Speaking of past echoes leads us back to Prada – there were plenty of backwards glances in this show. Maybe Miuccia Prada is establishing herself as the Modernist designer-definer of late 20th and early 21st-century fashion? Or maybe she thought these ideas just looked good – there is always instinct at work alongside the intellectual when it comes to her clothing. Plus the Osservatorio is positioned six floors above the world’s first Prada store, opened in 1913 and still in operation today. So for Resort – or pre-Spring, or whatever you want to call it – the traditional glass-fronted mahogany cases will be filled with echoes of Prada’s past: the sheen of black nylon bombers like early 90s relics; Art Nouveau-inspired James Jean prints that seem like updates of a collection from a decade ago; even a redux of the endlessly imitated ostrich feather trims from Prada’s most recent Spring/Summer 2017 offering. Is there anything lighter and more weightless than feathers?

If Modernism was focused on building a utopia, perhaps Miuccia Prada is too. There’s a utopian ideal to her idea of the transformative power of an exposure to art and culture, that education improves existence, that it should be a necessary part of life. It’s something she builds into her clothes, something the Fondazione represents. After all, the Fondazione isn’t pushed into an art ghetto, like Venice (many of the show’s attendees were travelling straight there the next day) but in the city of Milan, Prada’s home and an unconventional base for a major world player in the art world.

Later in the evening, at an event staged at the Fondazione to hurrah the opening of an exhibition by Francesco Vezzoli, I got to talking to Miuccia Prada about the state of the world, and the state of fashion – the idea of ‘dumbing down’ to appeal to the masses, the overt political and social contempt for that viewed as ‘elite’, and for the simple act of trying to make something better of your life. That’s the foundation of Modernism. And Prada’s clothes are elite – not in terms of cost, but in terms of intellect.

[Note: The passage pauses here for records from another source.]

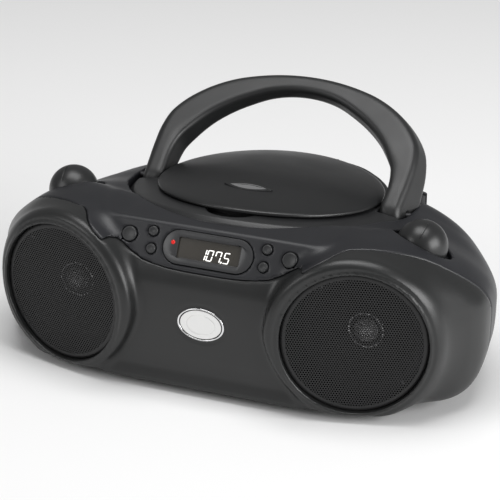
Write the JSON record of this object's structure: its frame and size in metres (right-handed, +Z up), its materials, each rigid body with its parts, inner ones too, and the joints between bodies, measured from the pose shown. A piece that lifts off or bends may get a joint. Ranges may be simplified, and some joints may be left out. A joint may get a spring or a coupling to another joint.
{
  "type": "compact cd boombox",
  "caption": "Portable stereo with curved charcoal cabinet, round speaker pods, top-loading disc lid, folding carry handle, domed knobs, display and telescopic aerial.",
  "frame": {"origin": "centre of the footprint of the whole object, on the plane its feet stand on", "axes": "+X to the listener's right, -Y is the front with the speakers, +Z up"},
  "size_m": [0.3102, 0.2095, 0.1467],
  "materials": {
    "front_plastic": "satin moulded",
    "rear_plastic": "satin moulded, slightly blue",
    "deck_plastic": "satin moulded",
    "lid_plastic": "satin moulded",
    "handle_plastic": "satin moulded",
    "knob_plastic": "satin moulded",
    "key_plastic": "satin moulded",
    "bezel_plastic": "satin, dark grey",
    "window_plastic": "clear smoked window",
    "display_face": "dark display with pale digits",
    "red_lamp": "red indicator",
    "grille_metal": "black perforated sheet",
    "basket_metal": "black",
    "magnet": "sintered magnet",
    "cone_paper": "pressed black cone",
    "chrome_trim": "polished",
    "foot_rubber": "matte",
    "screw_steel": "plated",
    "pin_steel": "ground",
    "motor_steel": "plated can",
    "board": "circuit board with parts",
    "well_plastic": "black moulded",
    "switch_plastic": "moulded case",
    "contact_metal": "nickel-plated spring",
    "core_iron": "laminated core",
    "ferrite": "sintered rod",
    "sled_plastic": "moulded carriage",
    "lens_glass": "small clear lens",
    "aerial_chrome": "polished tube"
  },
  "bodies": {
    "housing": {"front_cabinet": "front_plastic", "rear_cabinet": "rear_plastic", "feet": "foot_rubber", "case_screws": "screw_steel", "speaker_screws": "screw_steel", "grille_left": "grille_metal", "grille_right": "grille_metal", "speaker_basket_left": "basket_metal", "speaker_basket_right": "basket_metal", "speaker_magnet_left": "magnet", "speaker_magnet_right": "magnet", "speaker_cone_left": "cone_paper", "speaker_cone_right": "cone_paper", "display_bezel": "bezel_plastic", "display_window": "window_plastic", "display_module": "display_face", "power_light": "red_lamp", "control_board": "board", "emblem_ring": "chrome_trim", "emblem_plate": "chrome_trim", "deck_surround": "deck_plastic", "lid_hinge_pins": "pin_steel", "disc_well": "well_plastic", "spindle_motor": "motor_steel", "sled_rails": "pin_steel", "sled_motor": "motor_steel", "drive_chassis": "well_plastic", "handle_pins": "pin_steel", "function_switch": "switch_plastic", "volume_control": "switch_plastic", "battery_bay": "well_plastic", "battery_contacts": "contact_metal", "transformer": "core_iron", "main_board": "board", "ferrite_aerial": "ferrite", "mains_inlet": "well_plastic", "audio_jack": "well_plastic"},
    "lid": {"disc_lid": "lid_plastic", "lid_badge": "chrome_trim"},
    "handle": {"carry_handle": "handle_plastic"},
    "disc_spindle": {"disc_hub": "well_plastic"},
    "sled": {"pickup_sled": "sled_plastic", "pickup_lens": "lens_glass"},
    "screw": {"lead_screw": "pin_steel"},
    "function_dial": {"function_knob": "knob_plastic"},
    "volume_dial": {"volume_knob": "knob_plastic"},
    "door": {"battery_door": "rear_plastic"},
    "aerial_swivel": {"aerial_base": "aerial_chrome"},
    "aerial_lower": {"aerial_lower_tube": "aerial_chrome"},
    "aerial_middle": {"aerial_middle_tube": "aerial_chrome"},
    "aerial_end": {"aerial_tip": "aerial_chrome"},
    "key_left_big": {"button_left_big": "key_plastic"},
    "key_left_upper": {"button_left_upper": "key_plastic"},
    "key_left_lower": {"button_left_lower": "key_plastic"},
    "key_right_big": {"button_right_big": "key_plastic"},
    "key_right_upper": {"button_right_upper": "key_plastic"},
    "key_right_lower": {"button_right_lower": "key_plastic"}
  },
  "joints": [
    {"name": "lid_hinge", "type": "hinge", "parent": "housing", "child": "lid", "pos_m": [0, 0.07578, 0.08681], "axis": [-1, 0, 0], "range_deg": [0, 16]},
    {"name": "handle_fold", "type": "hinge", "parent": "housing", "child": "handle", "pos_m": [0, 0.01787, 0.08701], "axis": [-1, 0, 0], "range_deg": [-40, 42]},
    {"name": "disc_turn", "type": "hinge", "parent": "housing", "child": "disc_spindle", "pos_m": [0, 0.01428, 0.08265], "axis": [0, 0.0872, 0.9962], "continuous": true},
    {"name": "sled_travel", "type": "slide", "parent": "housing", "child": "sled", "axis": [0, -0.9962, 0.0872], "range_m": [0, 0.033]},
    {"name": "screw_turn", "type": "hinge", "parent": "housing", "child": "screw", "pos_m": [0.025, 0.01355, 0.07429], "axis": [0, 0.9962, -0.0872], "range_deg": [0, 3970]},
    {"name": "function_turn", "type": "hinge", "parent": "housing", "child": "function_dial", "pos_m": [-0.1126, -0.032, 0.0934], "axis": [-0.2419, 0, 0.9703], "range_deg": [-35, 35]},
    {"name": "volume_turn", "type": "hinge", "parent": "housing", "child": "volume_dial", "pos_m": [0.1126, -0.032, 0.0934], "axis": [0.2419, 0, 0.9703], "range_deg": [-140, 140]},
    {"name": "press_left_big", "type": "slide", "parent": "housing", "child": "key_left_big", "axis": [0, 0.8761, -0.4822], "range_m": [0, 0.0012], "stiffness_N_per_m": 400, "springref_m": -0.0006},
    {"name": "press_left_upper", "type": "slide", "parent": "housing", "child": "key_left_upper", "axis": [0, 0.8761, -0.4822], "range_m": [0, 0.0012], "stiffness_N_per_m": 400, "springref_m": -0.0006},
    {"name": "press_left_lower", "type": "slide", "parent": "housing", "child": "key_left_lower", "axis": [0, 0.8761, -0.4822], "range_m": [0, 0.0012], "stiffness_N_per_m": 400, "springref_m": -0.0006},
    {"name": "press_right_big", "type": "slide", "parent": "housing", "child": "key_right_big", "axis": [0, 0.8761, -0.4822], "range_m": [0, 0.0012], "stiffness_N_per_m": 400, "springref_m": -0.0006},
    {"name": "press_right_upper", "type": "slide", "parent": "housing", "child": "key_right_upper", "axis": [0, 0.8761, -0.4822], "range_m": [0, 0.0012], "stiffness_N_per_m": 400, "springref_m": -0.0006},
    {"name": "press_right_lower", "type": "slide", "parent": "housing", "child": "key_right_lower", "axis": [0, 0.8761, -0.4822], "range_m": [0, 0.0012], "stiffness_N_per_m": 400, "springref_m": -0.0006},
    {"name": "door_swing", "type": "hinge", "parent": "housing", "child": "door", "pos_m": [0, 0.1022, 0.0235], "axis": [-1, 0, 0], "range_deg": [0, 95]},
    {"name": "aerial_turn", "type": "hinge", "parent": "housing", "child": "aerial_swivel", "pos_m": [0.07, 0.094, 0.067], "axis": [0, 0, -1], "range_deg": [0, 180]},
    {"name": "aerial_tilt", "type": "hinge", "parent": "aerial_swivel", "child": "aerial_lower", "pos_m": [0.07, 0.094, 0.067], "axis": [0, 1, 0], "range_deg": [0, 90]},
    {"name": "aerial_reach_middle", "type": "slide", "parent": "aerial_lower", "child": "aerial_middle", "axis": [-1, 0, 0], "range_m": [0, 0.1]},
    {"name": "aerial_reach_end", "type": "slide", "parent": "aerial_middle", "child": "aerial_end", "axis": [-1, 0, 0], "range_m": [0, 0.1]}
  ],
  "couplings": [
    {"joint": "screw_turn", "follows": "sled_travel", "rad_per_m": 2094.4}
  ]
}
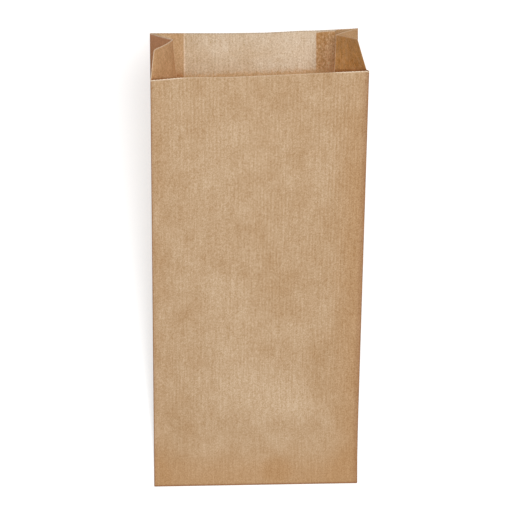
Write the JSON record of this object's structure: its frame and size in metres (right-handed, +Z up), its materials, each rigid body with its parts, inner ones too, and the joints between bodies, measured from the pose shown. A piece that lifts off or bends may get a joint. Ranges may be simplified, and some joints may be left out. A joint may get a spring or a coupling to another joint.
{
  "type": "paper bag",
  "caption": "Plain brown kraft paper bag with pleated sides and a glued pinch bottom, lying on its back panel with its stepped mouth a little open.",
  "frame": {"origin": "middle of the bag's footprint, on the surface that it lies on", "axes": "+Y along the bag from the glued bottom hem to the mouth, +Z up from the back panel to the front panel, +X across the bag, to the right for someone who looks down on the front panel with the mouth away from them"},
  "size_m": [0.1302, 0.29, 0.0802],
  "materials": {
    "kraft_paper": "uncoated ribbed brown kraft paper, matt"
  },
  "bodies": {
    "root": {"paper_bag": "kraft_paper"}
  },
  "joints": []
}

Really, what we were observing at the Prada Osservatorio wasn’t just a collection of clothes, but a new facet in a Pradasphere, in a utopian vision for a cultured life today. Even those pastel colours have a reflection in the Pradasphere, they’re the colour of the cakes glowing in the windows of the Pasticceria Marchesi. Not only to be observed, but to be devoured, digested, and thoroughly enjoyed. Just like Prada’s utopia.